#### GIVEN DATA
-- START --
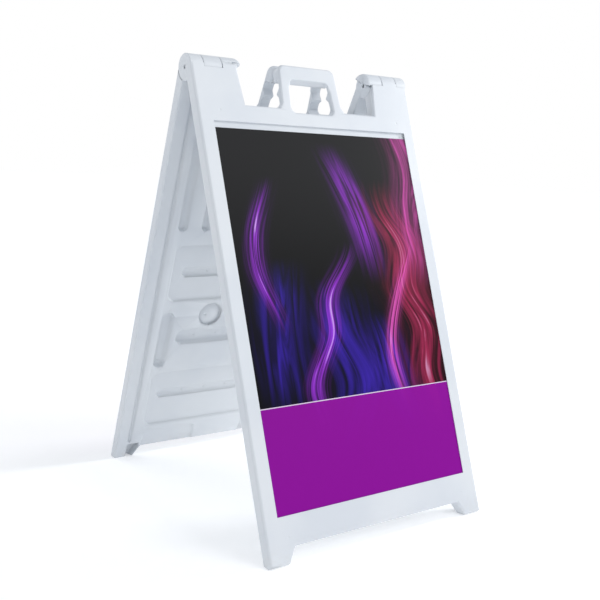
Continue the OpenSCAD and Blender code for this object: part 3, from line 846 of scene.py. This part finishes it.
@dataclass
class PlugLip:
    """The thin lip moulded round a plug's head, which closes the gap to its well.

    It starts inside the head's rim and stops just short of the well's wall, so the
    plug reads as one soft-edged boss and dirt stays out of the well.
    """

    frame: dict[str, Any]
    side: Side
    well_gap_mm: float = 3.0
    wall_clearance_mm: float = 0.2
    root_depth_mm: float = 0.6
    thickness_mm: float = 1.2
    rise_mm: float = 1.0
    edge_round_mm: float = 0.3
    edge_segments: int = 2
    edge_angle_deg: float = 30.0
    steps: int = 72

    def head(self) -> tuple[Vector, float, float]:
        """Measures the plug's head in the panel's flat coordinates.

        Returns:
            The middle of the head, its radius, and how far out its rim starts.
        """
        flatten = PANELS.matrix(self.side).inverted()
        plug = self.frame["nodes"][f"{self.side.value}_ballast_plug"]
        points = [flatten @ vertex.co for vertex in plug.data.vertices]
        across = [point.x for point in points]
        up = [point.y for point in points]
        middle = Vector(((min(across) + max(across)) / 2, (min(up) + max(up)) / 2, 0.0))
        radius = (max(across) - min(across)) / 2
        near_rim = radius - self.root_depth_mm * MM / 2
        rim = min(point.z for point in points if (point.xy - middle.xy).length > near_rim)
        return middle, radius, rim

    def build(self, material: bpy.types.Material) -> None:
        """Spins the lip's section round the plug and dresses it.

        Args:
            material: The plug's finish.
        """
        middle, radius, rim = self.head()
        inner = radius - self.root_depth_mm * MM
        outer = radius + (self.well_gap_mm - self.wall_clearance_mm) * MM
        near, thick, rise = rim + self.edge_round_mm * MM, self.thickness_mm * MM, self.rise_mm * MM
        section = ((inner, near), (outer, near - rise), (outer, near - rise + thick), (inner, near + thick))
        shape = bmesh.new()
        corners = [shape.verts.new(middle + Vector((reach, 0.0, out))) for reach, out in section]
        edges = [shape.edges.new((corners[i - 1], corners[i])) for i in range(len(corners))]
        bmesh.ops.spin(shape, geom=corners + edges, cent=middle, axis=(0.0, 0.0, 1.0), angle=math.tau,
                       steps=self.steps, use_merge=True, use_duplicate=False)
        rings = [edge for edge in shape.edges
                 if edge.calc_face_angle(0.0) > math.radians(self.edge_angle_deg)]
        bmesh.ops.bevel(shape, geom=rings, offset=self.edge_round_mm * MM, offset_type="OFFSET",
                        segments=self.edge_segments, profile=0.5, affect="EDGES", material=-1)
        bmesh.ops.transform(shape, matrix=PANELS.matrix(self.side), verts=shape.verts)
        bmesh.ops.recalc_face_normals(shape, faces=shape.faces)
        for face in shape.faces:
            face.smooth = True
        lip = add_object(shape, f"{self.side.value}_plug_lip")
        lip.data.materials.append(material)
        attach(lip, self.side.value)
        LOG.info("made %s, %d faces", lip.name, len(lip.data.polygons))


@dataclass
class Boards:
    """The printed boards with their film."""

    frame: dict[str, Any]
    sheet: TwinwallPolypropylene = field(default_factory=TwinwallPolypropylene)

    def build(self) -> None:
        """Dresses each board and its film."""
        white = self.sheet.build()
        for side in Side:
            dress(self.frame, f"{side.value}_sign_board", white)
            dress(self.frame, f"{side.value}_print_film", PrintedFilm(side).build())


@dataclass
class Fittings:
    """The hinge pins and the plugs' sealing rings."""

    frame: dict[str, Any]
    steel: DrawnSteel = field(default_factory=DrawnSteel)
    rubber: MouldedRubber = field(default_factory=MouldedRubber)

    def build(self) -> None:
        """Dresses the pins and the rings."""
        steel = self.steel.build()
        rubber = self.rubber.build()
        for node in ("left_hinge_pin", "right_hinge_pin"):
            dress(self.frame, node, steel)
        for node in ("front_plug_seal", "rear_plug_seal"):
            dress(self.frame, node, rubber)


# The studio


@dataclass
class Studio:
    """The floor, the lights and the camera round the sign."""

    camera_at: tuple[float, float, float] = (-1.34335, -1.89462, 0.90027)
    camera_right: tuple[float, float, float] = (0.813208, -0.580363, 0.04326)
    camera_up: tuple[float, float, float] = (0.091356, 0.200713, 0.975381)
    focal_px: float = 864.8
    picture_px: float = 600.0
    sensor_mm: float = 36.0
    middle_drop_px: float = 50.0
    floor_m: float = 60.0
    key_from: tuple[float, float, float] = (0.42, -0.72, 0.55)
    key_strength: float = 0.80
    fill_from: tuple[float, float, float] = (-0.3, 0.85, 0.45)
    fill_strength: float = 0.42
    soft_angle_deg: float = 36.0
    rake_from: tuple[float, float, float] = (2.0, -0.45, 1.6)
    rake_towards: tuple[float, float, float] = (0.0, 0.25, 0.5)
    rake_size: float = 0.4
    rake_watts: float = 22.0
    room_hex: str = "f1f5fb"
    room_strength: float = 0.67
    backdrop_hex: str = "ffffff"

    def build(self) -> None:
        """Builds the whole studio."""
        self.floor()
        self.lights()
        self.camera()

    def floor(self) -> None:
        """Lays a pale floor under the sign."""
        shape = bmesh.new()
        bmesh.ops.create_grid(shape, x_segments=8, y_segments=8, size=self.floor_m / 2)
        sweep = add_object(shape, "studio_floor")
        sweep.data.materials.append(PaperSweep().build())

    def lights(self) -> None:
        """Hangs a broad key and fill, a raking light through the open side and an even room."""
        for name, at, strength in (("key", self.key_from, self.key_strength),
                                   ("fill", self.fill_from, self.fill_strength)):
            broad = bpy.data.lights.new(name, "SUN")
            broad.energy = strength
            broad.angle = math.radians(self.soft_angle_deg)
            self.hang(broad, at, (0.0, 0.0, 0.0))
        # Low across the rear panel's inner face, so that its grooves and ribs show
        rake = bpy.data.lights.new("rake", "AREA")
        rake.size = self.rake_size
        rake.energy = self.rake_watts
        self.hang(rake, self.rake_from, self.rake_towards)
        self.room()
        # Shows white as white, as a product photograph on a white ground does
        bpy.context.scene.view_settings.view_transform = "Standard"

    def hang(self, lamp: bpy.types.Light, at: tuple[float, float, float],
             towards: tuple[float, float, float]) -> None:
        """Places a light and turns it to face a point.

        Args:
            lamp: The light.
            at: Where it hangs.
            towards: The point that it faces.
        """
        light = bpy.data.objects.new(lamp.name, lamp)
        facing = (Vector(towards) - Vector(at)).to_track_quat("-Z", "Y").to_matrix().to_4x4()
        light.matrix_world = Matrix.Translation(at) @ facing
        bpy.context.scene.collection.objects.link(light)

    def room(self) -> None:
        """Surrounds the sign with soft light, before a backdrop that shows plain white."""
        world = bpy.data.worlds.new("studio")
        world.use_nodes = True
        tree = world.node_tree
        tree.nodes.clear()
        seen = tree.nodes.new("ShaderNodeLightPath")
        blend = tree.nodes.new("ShaderNodeMixShader")
        output = tree.nodes.new("ShaderNodeOutputWorld")
        tree.links.new(seen.outputs["Is Camera Ray"], blend.inputs[0])
        for socket, hex_code, strength in ((1, self.room_hex, self.room_strength),
                                           (2, self.backdrop_hex, 1.0)):
            glow = tree.nodes.new("ShaderNodeBackground")
            glow.inputs["Color"].default_value = linear_rgba(hex_code)
            glow.inputs["Strength"].default_value = strength
            tree.links.new(glow.outputs["Background"], blend.inputs[socket])
        tree.links.new(blend.outputs["Shader"], output.inputs["Surface"])
        bpy.context.scene.world = world

    def camera(self) -> None:
        """Sets the camera where the photograph was taken from."""
        right = Vector(self.camera_right).normalized()
        up = Vector(self.camera_up)
        up = (up - right * up.dot(right)).normalized()
        back = right.cross(up)
        lens = bpy.data.cameras.new("photo_camera")
        lens.sensor_width = self.sensor_mm
        lens.lens = self.focal_px / self.picture_px * self.sensor_mm
        lens.shift_y = self.middle_drop_px / self.picture_px
        view = bpy.data.objects.new("photo_camera", lens)
        turn = Matrix((right, up, back)).transposed().to_4x4()
        view.matrix_world = Matrix.Translation(self.camera_at) @ turn
        bpy.context.scene.collection.objects.link(view)
        bpy.context.scene.camera = view


def main() -> None:
    """Loads the frame, dresses the sign and sets the studio."""
    logging.basicConfig(level=logging.INFO, format="%(message)s")
    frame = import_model()
    Mouldings(frame).build()
    Boards(frame).build()
    Fittings(frame).build()
    Studio().build()


if __name__ == "__main__":
    main()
-- END --
#### WHAT THE EXERCISE ASKS
Restate the listing exactly, starting at its first line and ending at the line where "to its well." occurs; include both and no other lines.

#### RESULT
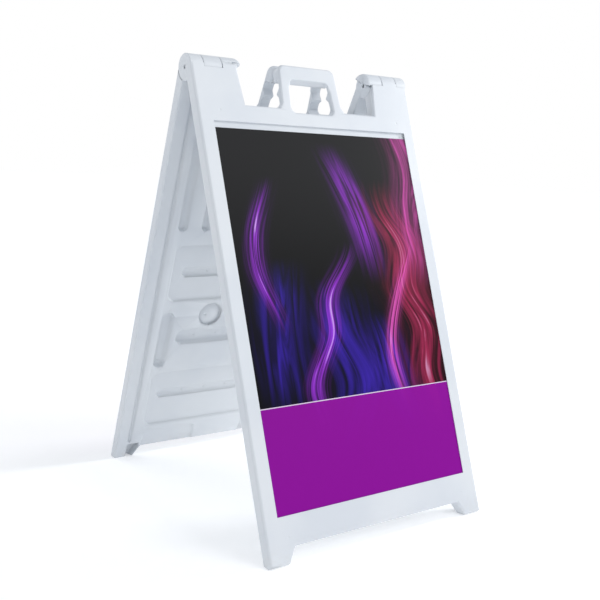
Continue the OpenSCAD and Blender code for this object: part 3, from line 846 of scene.py. This part finishes it.
@dataclass
class PlugLip:
    """The thin lip moulded round a plug's head, which closes the gap to its well.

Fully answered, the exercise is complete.